Rachmat juga menjelaskan bahwa baterai nikel banyak digunakan di mobil-mobil mahal atau high-end, yang membutuhkan jarak tempuh yang lebih jauh dan performa yang lebih baik. Sementara untuk mobil listrik murah atau low-end, silakan saja memakai LFP, asalkan pabriknya ada di Indonesia.
"Untuk mendorong affordability monggo aja pakai LFP, enggak apa-apa. Yang penting nanti pabriknya baik NMC maupun LFP ada di Indonesia," tegasnya.
Hal senada juga disampaikan oleh Deputi Bidang Koordinasi Kedaulatan Maritim dan Energi Kemenko Marves, Jodi Mahardi, yang menilai kapasitas dan ketahanan baterai nikel lebih oke dibandingkan dengan baterai dengan komponen LFP. Jodi menegaskan baterai berbasis nikel jauh lebih efisien untuk digunakan dibandingkan dengan baterai berkomponen LFP.
"Kan LFP itu energy density-nya tetap nggak bisa iniin (menandingi) nickel base lah, baterainya membutuhkan ukuran besar. Nggak seefisien yang nickel base, itu sih yang saya tau, correct me if I’m wrong, setahu saya energy density-nya belum bisa ngalahin lah yang nickel base," sebut Jodi di Hotel Pullman, Jakarta Pusat.

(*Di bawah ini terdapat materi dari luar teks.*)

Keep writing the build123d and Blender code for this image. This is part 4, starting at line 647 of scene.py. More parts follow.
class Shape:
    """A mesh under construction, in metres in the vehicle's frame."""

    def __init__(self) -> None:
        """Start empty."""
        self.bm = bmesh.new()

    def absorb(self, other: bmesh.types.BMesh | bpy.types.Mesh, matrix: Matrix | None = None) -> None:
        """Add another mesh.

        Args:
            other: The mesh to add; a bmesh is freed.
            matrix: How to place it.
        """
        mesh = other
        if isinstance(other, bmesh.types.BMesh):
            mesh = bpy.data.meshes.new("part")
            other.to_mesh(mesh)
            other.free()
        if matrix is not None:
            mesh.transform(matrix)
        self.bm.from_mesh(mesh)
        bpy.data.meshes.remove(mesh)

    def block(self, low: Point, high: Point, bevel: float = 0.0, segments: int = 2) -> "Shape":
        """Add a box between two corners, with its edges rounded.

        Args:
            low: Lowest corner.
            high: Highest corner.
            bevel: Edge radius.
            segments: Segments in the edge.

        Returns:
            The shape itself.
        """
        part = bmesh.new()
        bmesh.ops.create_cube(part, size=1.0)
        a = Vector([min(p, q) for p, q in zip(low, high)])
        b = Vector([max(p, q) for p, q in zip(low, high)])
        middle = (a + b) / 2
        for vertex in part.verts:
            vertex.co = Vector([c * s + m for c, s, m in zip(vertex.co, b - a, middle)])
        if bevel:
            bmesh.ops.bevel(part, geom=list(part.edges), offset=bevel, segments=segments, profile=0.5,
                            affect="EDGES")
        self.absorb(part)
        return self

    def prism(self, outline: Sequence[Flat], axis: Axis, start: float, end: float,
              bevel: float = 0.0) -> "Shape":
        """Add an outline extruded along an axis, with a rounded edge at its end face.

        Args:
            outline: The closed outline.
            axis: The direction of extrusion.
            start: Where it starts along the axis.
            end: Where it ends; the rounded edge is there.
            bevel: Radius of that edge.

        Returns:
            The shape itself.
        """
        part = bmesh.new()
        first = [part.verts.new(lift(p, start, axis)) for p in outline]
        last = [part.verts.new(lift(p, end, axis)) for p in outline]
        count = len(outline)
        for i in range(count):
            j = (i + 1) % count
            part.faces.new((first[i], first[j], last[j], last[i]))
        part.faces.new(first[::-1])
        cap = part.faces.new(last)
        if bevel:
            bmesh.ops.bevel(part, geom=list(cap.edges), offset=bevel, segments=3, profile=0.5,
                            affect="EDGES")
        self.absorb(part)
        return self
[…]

Jodi juga memaparkan bahwa pabrikan mobil listrik sekelas Tesla pun masih percaya untuk menggunakan baterai berbasis nikel. Memang LFP juga digunakan untuk mobil listrik di China, namun jumlahnya juga terbatas hanya untuk mobil-mobil yang digunakan di tengah kota saja.
"Tesla pun menggunakan nickel base kan, yang di Amerika pakai nikel, yang di China itu pake LFP mungkin untuk yang di city aja gitu yang bisnisnya nggak jauh," papar Jodi.

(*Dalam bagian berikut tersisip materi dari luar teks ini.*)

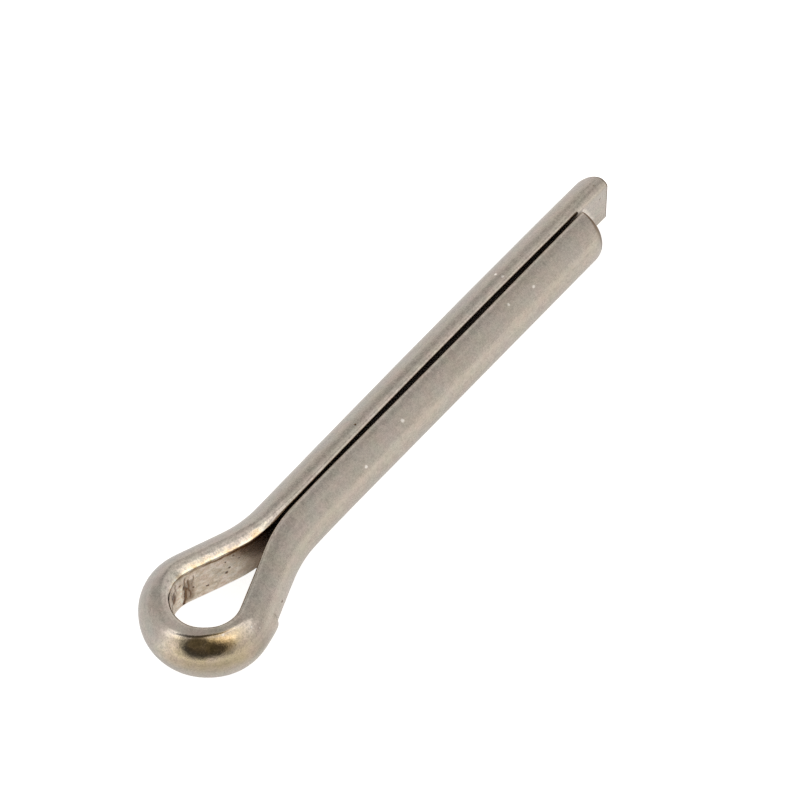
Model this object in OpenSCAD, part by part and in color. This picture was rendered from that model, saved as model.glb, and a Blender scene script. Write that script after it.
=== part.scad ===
// Split cotter pin: one length of half-round wire, folded back on itself round an eye.
// The eye lies at -X and the two legs run to +X with their flats facing each other.
// The pin lies on its side, so the loop of the eye is level and the wire rests on Z = 0.
// Lengths are in millimetres and angles in degrees.

/* [Wire] */
// Width of the half-round wire
wire_w = 4.42; // [3.6:0.02:5.4]
// Height of the wire from its flat to its crest
wire_h = 2.12; // [1.7:0.01:2.6]
// Height of the straight sides between the flat and the round back
side_h = 0.25; // [0.25:0.01:0.5]
// Radius of the two long edges beside the flat
edge_r = 0.2; // [0.1:0.01:0.22]

/* [Shank] */
// Overall length, from the end of the eye to the tip of the long leg
pin_len = 44.6; // [34:0.1:53]
// How far the long leg reaches past the short one
leg_step = 3; // [0.5:0.1:6]
// Gap between the two flats at the middle of the pin
leg_gap = 0.14; // [0.1:0.01:0.5]
// Angle that each leg stands off the centre line
leg_splay = 0.2; // [0:0.01:0.3]

/* [Eye] */
// Radius of the flat round the far end of the eye
eye_end_r = 2.25; // [1.8:0.05:3.2]
// Radius of the flat round each side of the eye
eye_side_r = 2; // [1.6:0.05:2.6]
// Angle that the end radius covers on each side of its middle
eye_end_sweep = 42; // [25:1:60]
// Length of each cheek, the straight between the end radius and a side radius
eye_cheek = 0.2; // [0.15:0.05:1]
// How far the eye sits off the centre line, towards the short leg
eye_shift = 0.29; // [0:0.01:0.5]

/* [Throat] */
// Angle of the straight flank from the eye to the long leg
long_flank_angle = 21; // [17:0.1:26]
// Angle of the straight flank from the eye to the short leg
short_flank_angle = 22.5; // [18:0.1:28]
// Radius of the flat where the flank bends into the long leg
long_throat_r = 9.8; // [7:0.1:12]
// Radius of the flat where the flank bends into the short leg
short_throat_r = 9.1; // [7:0.1:12]

/* [Sheared tips] */
// Angle by which both cuts lean away from square, the same way
shear_angle = 7; // [0:0.5:15]
// Radius of the edge that is rolled over round the back of each tip
roll_r = 0.55; // [0.3:0.05:1.2]

/* [Hidden] */
$fn = 96;

STEEL = [0.66, 0.63, 0.58];
// The side of the centre line that each leg lies on
LONG = 1;
SHORT = -1;
// A bend is this much slimmer all round than the straight wire that it joins, and runs on
// inside it by this lap, so that no two faces lie on each other
SLIM = 0.004;
LAP = 0.05;
// Depth of the rolled edge's centre below the wire's back and its cut, as a share of its radius
ROLL_DEPTH = 0.92;
// How far the wire runs on past its tip before it is sheared
OVERRUN = 1;

// The round back runs through the crest and the tops of both sides.
back_rise = wire_h - side_h;
back_r = (pow(wire_w / 2, 2) + pow(back_rise, 2)) / (2 * back_rise);
// Its centre lies this far behind the flat
back_set = back_r - wire_h;

eye_x = -pin_len / 2 + wire_h - SLIM + eye_end_r;
long_tip_x = pin_len / 2;
short_tip_x = long_tip_x - leg_step;

function heading(angle) = [cos(angle), sin(angle)];
// Where the line through p at angle a meets the line through q at angle b
function crossing(p, a, q, b) =
    p + heading(a) * cross(q - p, heading(b)) / cross(heading(a), heading(b));

// Each side is worked out at +Y, and the short one is mirrored.
function flank_angle(side) = side == LONG ? long_flank_angle : short_flank_angle;
function throat_r(side) = side == LONG ? long_throat_r : short_throat_r;
function tip_x(side) = side == LONG ? long_tip_x : short_tip_x;

// Where the end radius, the cheek, the side radius and the flank follow each other
function end_centre(side) = [eye_x, -side * eye_shift];
function cheek_start(side) = end_centre(side) + eye_end_r * heading(180 - eye_end_sweep);
function side_centre(side) = cheek_start(side) + eye_cheek * heading(90 - eye_end_sweep)
    - eye_side_r * heading(180 - eye_end_sweep);
function flank_start(side) = side_centre(side) + eye_side_r * heading(90 - flank_angle(side));

// Without a throat radius the flats of flank and leg would meet in a corner.
function throat_corner(side) =
    crossing(flank_start(side), -flank_angle(side), [0, leg_gap / 2], leg_splay);
function throat_turn(side) = flank_angle(side) + leg_splay;
function throat_tangent(side) = throat_r(side) * tan(throat_turn(side) / 2);
function flank_len(side) = norm(throat_corner(side) - flank_start(side)) - throat_tangent(side);
function leg_start(side) = throat_corner(side) + throat_tangent(side) * heading(leg_splay);
function throat_centre(side) = leg_start(side) + throat_r(side) * heading(90 + leg_splay);

function leg_len(side) = (tip_x(side) - leg_start(side).x) / cos(leg_splay);
function leg_tip(side) = leg_start(side) + leg_len(side) * heading(leg_splay);

// Cross-section of the wire: flat on the Y axis, crest at +X, both edges rounded
module wire_section(slim = 0) {
    edge_centre = [slim + edge_r, wire_w / 2 - slim - edge_r];
    difference() {
        intersection() {
            translate([-back_set, 0]) circle(back_r - slim);
            translate([slim, slim - wire_w / 2]) square([2 * wire_h, wire_w - 2 * slim]);
        }
        for (end = [0, 1]) mirror([0, end]) difference() {
            translate(edge_centre) mirror([1, 0]) square(2 * edge_r);
            translate(edge_centre) circle(edge_r);
        }
    }
}

// Straight wire from p along an angle, with its crest to the left
module straight_wire(p, angle, length) {
    translate(p) rotate(angle) rotate([90, 0, 90]) linear_extrude(length) wire_section();
}

// Wire bent round a centre, from an angle on through a turn, with its flat inside
module bend_on_flat(centre, radius, start, turn) {
    lap = LAP / radius * 180 / PI;
    translate(centre) rotate_extrude(angle = turn + 2 * lap, start = start - lap)
        translate([radius, 0]) wire_section(SLIM);
}

// Wire bent round a centre, from an angle on through a turn, with its crest inside
module bend_on_back(centre, radius, start, turn) {
    lap = LAP / radius * 180 / PI;
    translate(centre) rotate_extrude(angle = turn + 2 * lap, start = start - lap)
        translate([radius, 0]) mirror([1, 0]) wire_section(SLIM);
}

// Half profile of what the shear takes off a tip, turned round the axis of the wire's back:
// all that lies past the cut at Y = 0, and the corner outside the rolled edge
module shear_waste() {
    roll_centre = [back_r, 0] - ROLL_DEPTH * [roll_r, roll_r];
    difference() {
        translate([0, roll_centre.y]) square(2 * wire_w);
        intersection() {
            union() {
                translate([-roll_r, -2 * roll_r]) square([roll_centre.x + roll_r, 3 * roll_r]);
                translate(roll_centre) circle(roll_r);
            }
            translate([-roll_r, -2 * roll_r]) square([wire_w, 2 * roll_r]);
        }
    }
}

module leg(side) {
    // The cut leans about the axis of the back at the depth of the rolled edge
    pivot = [-ROLL_DEPTH * roll_r, -back_set];
    cut_angle = side * shear_angle;
    translate(leg_tip(side)) rotate(leg_splay) difference() {
        straight_wire([-leg_len(side), 0], 0, leg_len(side) + OVERRUN);
        translate(pivot) rotate(cut_angle) translate([-pivot * heading(cut_angle), 0])
            rotate([0, 90, 0]) rotate_extrude() shear_waste();
    }
}

// One side of the pin, from the tip of its leg to where the eye's end radius begins
module half_pin(side) {
    leg(side);
    bend_on_back(throat_centre(side), throat_r(side), -90 - flank_angle(side),
        throat_turn(side));
    straight_wire(flank_start(side), -flank_angle(side), flank_len(side));
    bend_on_flat(side_centre(side), eye_side_r, 90 - flank_angle(side),
        90 + flank_angle(side) - eye_end_sweep);
    straight_wire(cheek_start(side), 90 - eye_end_sweep, eye_cheek);
}

module cotter_pin() {
    color(STEEL) translate([0, 0, wire_w / 2]) {
        half_pin(LONG);
        bend_on_flat(end_centre(LONG), eye_end_r, 180 - eye_end_sweep, 2 * eye_end_sweep);
        mirror([0, 1, 0]) half_pin(SHORT);
    }
}

cotter_pin();
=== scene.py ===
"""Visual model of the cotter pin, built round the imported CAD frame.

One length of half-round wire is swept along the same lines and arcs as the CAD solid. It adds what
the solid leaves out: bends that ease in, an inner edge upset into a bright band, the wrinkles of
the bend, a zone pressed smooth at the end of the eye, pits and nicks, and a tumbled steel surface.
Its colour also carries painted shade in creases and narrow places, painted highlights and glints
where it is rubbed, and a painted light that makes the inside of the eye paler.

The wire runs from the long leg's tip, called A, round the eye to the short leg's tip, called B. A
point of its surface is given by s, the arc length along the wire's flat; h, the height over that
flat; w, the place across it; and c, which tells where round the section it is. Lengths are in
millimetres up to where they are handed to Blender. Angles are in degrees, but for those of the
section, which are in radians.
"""
import math
from types import SimpleNamespace

import bpy
import numpy as np
from mathutils import Matrix, Vector


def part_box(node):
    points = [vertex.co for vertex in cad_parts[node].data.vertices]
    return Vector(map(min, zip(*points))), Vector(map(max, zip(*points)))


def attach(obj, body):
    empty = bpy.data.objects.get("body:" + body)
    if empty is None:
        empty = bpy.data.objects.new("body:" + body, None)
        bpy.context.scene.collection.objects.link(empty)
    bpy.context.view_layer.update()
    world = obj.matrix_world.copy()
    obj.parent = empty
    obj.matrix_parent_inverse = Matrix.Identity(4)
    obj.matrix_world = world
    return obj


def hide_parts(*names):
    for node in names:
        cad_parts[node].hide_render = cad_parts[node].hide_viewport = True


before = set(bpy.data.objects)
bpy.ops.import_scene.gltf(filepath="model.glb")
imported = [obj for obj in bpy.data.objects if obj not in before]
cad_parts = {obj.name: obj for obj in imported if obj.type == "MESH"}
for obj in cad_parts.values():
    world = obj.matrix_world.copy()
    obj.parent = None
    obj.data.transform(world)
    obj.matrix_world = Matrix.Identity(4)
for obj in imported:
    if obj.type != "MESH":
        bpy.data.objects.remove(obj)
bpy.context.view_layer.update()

MM = 0.001
lowest, highest = (np.array(corner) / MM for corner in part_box("cotter_pin"))

# ---- Sizes of the wire: the CAD source's own values, but for the last two ----
WIRE_W = highest[2] - lowest[2]
WIRE_H = 2.12
SIDE_H = 0.25
EDGE_R = 0.2
LEG_STEP = 3.0
LEG_GAP = 0.14
LEG_SPLAY = 0.2
END_R = 2.25
SIDE_R = 2.0
END_SWEEP = 42.0
CHEEK = 0.2
EYE_SHIFT = 0.29
LONG, SHORT = 1, -1
FLANK_ANGLE = {LONG: 21.0, SHORT: 22.5}
THROAT_R = {LONG: 9.8, SHORT: 9.1}
# Both cuts lean less than the CAD solid's, and the short tip reaches a little further.
SHEAR_ANGLE = {LONG: 2.0, SHORT: 4.0}
SHORT_TIP_PAST = 0.15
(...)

Sementara itu, Menteri Luhut Binsar Pandjaitan sendiri membuka suara soal isu Tesla pakai baterai LFP. Ia menuding bahwa isu tersebut adalah kebohongan publik yang bertujuan untuk menjatuhkan industri nikel Indonesia. Ia mengatakan bahwa Tesla masih menggunakan baterai berbasis nikel untuk mobil-mobilnya yang standar, sedangkan LFP hanya digunakan untuk mobil-mobil yang lebih murah .
"Apakah benar nikel akan ditinggalkan? Ini adalah kebohongan publik. Kenapa saya katakan demikian? Karena LFP itu hanya dipakai oleh Tesla kepada mobilnya yang standar. Karena kualitas jarak tempuhnya itu lebih bagus ke nikel dan itu Tesla sebagian juga masih memakai bahan baku nikel," ungkap Luhut dalam konferensi pers Kinerja Investasi 2023.

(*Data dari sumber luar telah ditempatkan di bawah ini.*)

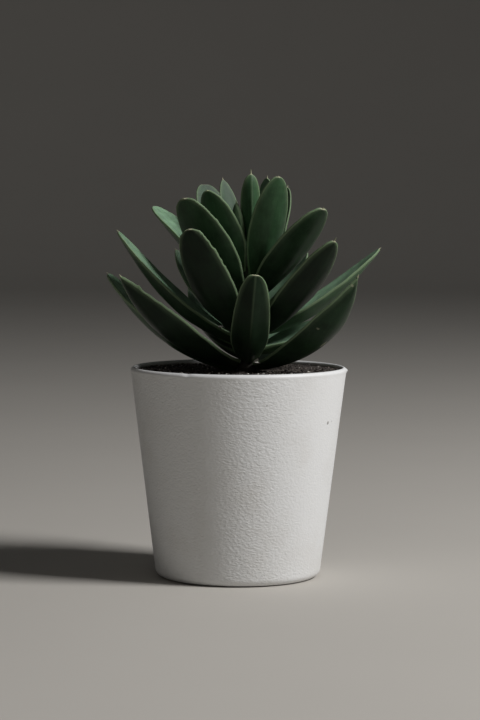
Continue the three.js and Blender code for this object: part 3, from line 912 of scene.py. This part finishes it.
def leaf_tissue(leaves):
    """Fleshy leaf under a waxy cuticle: dark green behind, greyer above, with a low gloss.

    Fine veins run lengthways, the base is paler, and the point is dry and grey. The margin is a
    thin pale line, thin enough to let light through: that light is painted, as a pale glow that
    grows towards the tip. The dark back and the greyer upper face are partly the leaf's own colours
    and partly painted shade below and painted light above, each leaf's tone adds painted light and
    shade, and a painted highlight line runs along the keel.
    """
    material, tree, shader = new_material("waxy_leaf")
    from_margin, upper, keel_and_highlight, along, tone, mark = (
        add_node(tree, "ShaderNodeAttribute", output="Fac", attribute_name=name)
        for name in LEAF_LAYERS)
    place = add_node(tree, "ShaderNodeAttribute", output="Vector", attribute_name="leaf_place")
    drawn_out = add_node(tree, "ShaderNodeMapping",
                         {"Vector": place, "Scale": [1 / size for size in LEAF_VEINS]})
    vein = add_node(tree, "ShaderNodeTexNoise",
                    {"Vector": drawn_out, "Scale": 1, "Detail": 4, "Roughness": 0.55})
    body = add_node(tree, "ShaderNodeTexCoord", output="Object")
    cloud = add_node(tree, "ShaderNodeTexNoise",
                     {"Vector": body, "Scale": 1 / (6.5 * MM), "Detail": 5, "Roughness": 0.6})
    freckle = add_node(tree, "ShaderNodeTexNoise",
                       {"Vector": body, "Scale": 1 / (0.8 * MM), "Detail": 2, "Roughness": 0.5})
    # Upper face paler than the back: partly the leaf's own colours, partly painted light and shade
    base = painted(tree, rgba(leaves.back), [(upper, 0.4, 0.7, leaves.face)])
    shades = [(vein, 0.3, 0.75, 0.93, 1.14), (cloud, 0.3, 0.65, 0.72, 1.15),
              (freckle, 0.62, 0.76, 1, 1.2)]
    tints = [add_node(tree, "ShaderNodeMapRange", shade, **SMOOTH) for shade in shades]
    # The tone scales the colour: painted light and shade, with a little drift of the leaf's own colour
    for tint in (*tints, tone):
        base = add_node(tree, "ShaderNodeVectorMath", {0: base, "Scale": tint}, operation="SCALE")

    ragged = add_node(tree, "ShaderNodeMath", (cloud, -0.8 * leaves.line, from_margin),
                      operation="MULTIPLY_ADD")
    # Painted light let through the thin margin, shown only towards the tip
    thin = add_node(tree, "ShaderNodeMapRange", (ragged, 0, leaves.painted_glow, 1, 0), **SMOOTH)
    outer = add_node(tree, "ShaderNodeMapRange", (along, 0.3, 0.97, 0, 0.3), **SMOOTH)
    painted_glow = add_node(tree, "ShaderNodeMath", (thin, outer), operation="MULTIPLY")
    # The keel's layer is a painted highlight line; the glow's is painted light let through the margin
    base = painted(tree, base, [
        (along, 0.02, 0.22, 0.7, 0, leaves.blade_base),
        (keel_and_highlight, 0.3, 0.9, 0, 0.16, leaves.margin),
        (painted_glow, leaves.margin),
        (ragged, 0.1 * leaves.line, leaves.line, 0.75, 0, leaves.margin),
        (mark, 0.25, 0.8, 0, 0.6, leaves.dry),
        (along, 0.988, 1.02, leaves.dry),
    ])

    uneven = add_node(tree, "ShaderNodeMapRange", (cloud, 0.3, 0.7, 0, 0.1), **SMOOTH)
    bloom = add_node(tree, "ShaderNodeMapRange", (upper, 0.4, 0.7, 0.38, 0.52), **SMOOTH)
    relief = add_node(tree, "ShaderNodeMath", (freckle, 0.4, vein), operation="MULTIPLY_ADD")
    set_inputs(tree, shader, {
        "Base Color": base,
        "Roughness": add_node(tree, "ShaderNodeMath", (uneven, bloom), operation="ADD"),
        "Specular IOR Level": add_node(tree, "ShaderNodeMapRange", (upper, 0.4, 0.7, 0.16, 0.26),
                                       **SMOOTH),
        "Normal": add_node(tree, "ShaderNodeBump",
                           {"Strength": 0.4, "Distance": 0.05 * MM, "Height": relief}),
        "IOR": 1.45, "Subsurface Weight": 0.1, "Subsurface Radius": (0.5, 1.0, 0.35),
        "Subsurface Scale": 1.2 * MM,
    })
    return material


# ---- Stage -----------------------------------------------

CAMERA_PLACE = Vector((0.503, -884.06, 145.33)) * MM
CAMERA_DOWN = 4.232               # degrees below the horizon
CAMERA_ROLL = 0.266               # degrees
FLOOR_FLAT = 2.4                  # radius of the flat floor, in metres
FLOOR_CURVE = 1.4                 # radius of its upward curve, in metres
BACKDROP_TOP = 2.6                # height of the backdrop, in metres
FLOOR_ROWS = 0.3                  # spacing of the floor's rows, in metres
LIGHTS_AIM = Vector((0, 0, 0.08))
SKY_TINT = "F9FCFF"

# Each light by its place and the side of its square, in metres, and its tint
KEY_LIGHT = ((0.91, -0.37, 1.0), 0.36, "FFFEFE")
FILL_LIGHT = ((-0.2, -1.6, 0.75), 1.3, "FFF7ED")


def studio_paper(stage):
    """Matt painted floor: pale and even, with the faintest roller mottle."""
    material, tree, shader = new_material("matt_studio_floor")
    place = add_node(tree, "ShaderNodeTexCoord", output="Object")
    patches = add_node(tree, "ShaderNodeTexNoise", {"Vector": place, "Scale": 9, "Detail": 4})
    darker = [c * 0.95 for c in stage.floor]
    base = painted(tree, rgba(stage.floor), [(patches, darker)])
    set_inputs(tree, shader, {"Base Color": base, "Roughness": 0.8})
    return material


def model_floor(stage):
    """A round floor whose rim curves up into a backdrop."""
    wall = FLOOR_FLAT + FLOOR_CURVE
    outline = [(0, 0), (wall, 0), (wall, BACKDROP_TOP)]
    bm = spin_outline(outline, 96, [(1, FLOOR_CURVE, 24, 0.5)], lambda middle: FLOOR_ROWS)
    bmesh.ops.reverse_faces(bm, faces=bm.faces)
    floor = link_mesh(bm, "floor", studio_paper(stage))


def soft_light(name, light, power):
    """A square soft light that faces the plant and that the camera doesn't see."""
    place, size, tint = light
    data = bpy.data.lights.new(name, "AREA")
    data.shape = "SQUARE"
    data.size = size
    data.energy = power
    data.color = linear(tint)
    lamp = bpy.data.objects.new(name, data)
    bpy.context.scene.collection.objects.link(lamp)
    lamp.location = place
    lamp.rotation_euler = (LIGHTS_AIM - Vector(place)).to_track_quat("-Z", "Y").to_euler()
    lamp.visible_camera = False


def model_sky(stage):
    """The faint, even light from all round."""
    world = bpy.data.worlds.new("studio")
    world.use_nodes = True
    inputs = {"Color": rgba(linear(SKY_TINT)), "Strength": stage.sky}
    set_inputs(world.node_tree, world.node_tree.nodes["Background"], inputs)
    bpy.context.scene.world = world


def model_camera(stage):
    """The camera, at the place and with the slight lean of the photograph's."""
    data = bpy.data.cameras.new("camera")
    data.lens = stage.lens
    data.sensor_width = 36
    data.sensor_fit = "AUTO"
    data.clip_start = 0.05
    data.clip_end = 20
    camera = bpy.data.objects.new("camera", data)
    bpy.context.scene.collection.objects.link(camera)
    tilt = Matrix.Rotation(math.radians(90 - CAMERA_DOWN), 4, "X")
    lean = Matrix.Rotation(math.radians(CAMERA_ROLL), 4, "Z")
    camera.matrix_world = Matrix.Translation(CAMERA_PLACE) @ tilt @ lean
    bpy.context.scene.camera = camera


# ---- Operators and panel ---------------------------------


class HAWORTHIA_OT_stage(Operator):
    """Add the floor, the soft lights and the camera"""
    bl_idname = "haworthia.stage"
    bl_label = "Stage"
    bl_options = {"REGISTER", "UNDO"}

    def execute(self, context):
        stage = context.scene.haworthia.stage
        model_floor(stage)
        model_camera(stage)
        soft_light("key", KEY_LIGHT, stage.key)
        soft_light("fill", FILL_LIGHT, stage.fill)
        model_sky(stage)
        return {"FINISHED"}


class HAWORTHIA_OT_pot(Operator):
    """Add the pot"""
    bl_idname = "haworthia.pot"
    bl_label = "Pot"
    bl_options = {"REGISTER", "UNDO"}

    def execute(self, context):
        model_pot(context.scene.haworthia.pot)
        return {"FINISHED"}


class HAWORTHIA_OT_soil(Operator):
    """Add the soil with the crumbs and white grit on it"""
    bl_idname = "haworthia.soil"
    bl_label = "Soil and grit"
    bl_options = {"REGISTER", "UNDO"}

    def execute(self, context):
        soil = context.scene.haworthia.soil
        mix = potting_mix(soil)
        model_soil(soil, context.scene.haworthia.pot, mix)
        draw = random.Random(soil.seed)
        sizes = [part * soil.crumb for part in CRUMB_SIZES]
        crumbs = scatter(soil, soil.crumbs, draw, sizes, CRUMB_RAGGED)
        finish_piece(crumbs, "soil_crumbs", mix, smooth=False)
        grit = scatter(soil, soil.grit, draw, GRIT_SIZES, GRIT_RAGGED, GRIT_PATCH)
        add_flakes(grit)
        finish_piece(grit, "soil_perlite", perlite(soil), smooth=False)
        return {"FINISHED"}


class HAWORTHIA_OT_stem(Operator):
    """Add the stem"""
    bl_idname = "haworthia.stem"
    bl_label = "Stem"
    bl_options = {"REGISTER", "UNDO"}

    def execute(self, context):
        model_stem(context.scene.haworthia.stem)
        return {"FINISHED"}


class HAWORTHIA_OT_leaves(Operator):
    """Add the leaves, from the lowest tier to the crown"""
    bl_idname = "haworthia.leaves"
    bl_label = "Leaves"
    bl_options = {"REGISTER", "UNDO"}

    def execute(self, context):
        leaves = context.scene.haworthia.leaf
        material = leaf_tissue(leaves)
        for number, leaf in enumerate(LEAVES, 1):
            model_leaf(leaf, number, leaves, material)
        return {"FINISHED"}


class HAWORTHIA_PT_panel(Panel):
    """Lists the steps that build the plant, each with its settings"""
    bl_idname = "HAWORTHIA_PT_panel"
    bl_label = "Potted haworthia"
    bl_space_type = "VIEW_3D"
    bl_region_type = "UI"
    bl_category = "Haworthia"

    def draw(self, context):
        settings = context.scene.haworthia
        steps = [
            (HAWORTHIA_OT_stage, settings.stage), (HAWORTHIA_OT_pot, settings.pot),
            (HAWORTHIA_OT_soil, settings.soil), (HAWORTHIA_OT_stem, settings.stem),
            (HAWORTHIA_OT_leaves, settings.leaf),
        ]
        for operator, group in steps:
            box = self.layout.box()
            box.operator(operator.bl_idname)
            for name in group.__annotations__:
                box.prop(group, name)


CLASSES = (
    PotSettings, SoilSettings, StemSettings, LeafSettings, StageSettings, HaworthiaSettings,
    HAWORTHIA_OT_stage, HAWORTHIA_OT_pot, HAWORTHIA_OT_soil, HAWORTHIA_OT_stem, HAWORTHIA_OT_leaves,
    HAWORTHIA_PT_panel,
)


def register():
    for item in CLASSES:
        bpy.utils.register_class(item)
    bpy.types.Scene.haworthia = PointerProperty(type=HaworthiaSettings)


def unregister():
    del bpy.types.Scene.haworthia
    for item in reversed(CLASSES):
        bpy.utils.unregister_class(item)


def main():
    register()
    bpy.context.scene.view_settings.view_transform = "Standard"
    bpy.ops.haworthia.stage()
    bpy.ops.haworthia.pot()
    bpy.ops.haworthia.soil()
    bpy.ops.haworthia.stem()
    bpy.ops.haworthia.leaves()


if __name__ == "__main__":
    main()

Luhut juga menyatakan publik perlu tahu bahwa lithium baterai berbasis nikel bisa didaur ulang, sedangkan baterai LFP sejauh ini masih belum bisa didaur ulang. "LFP tadi itu tidak bisa recycling sampai hari ini, tapi sekali lagi, teknologi itu terus berkembang," sebut Luhut.
Dengan demikian, dapat disimpulkan bahwa nikel tetap memiliki prospek cerah di pasar mobil listrik, terutama untuk segmen premium yang membutuhkan baterai dengan kualitas tinggi. Indonesia, sebagai salah satu produsen nikel terbesar di dunia, tentu harus memanfaatkan peluang ini dengan baik, dengan mengembangkan industri baterai berbasis nikel di dalam negeri.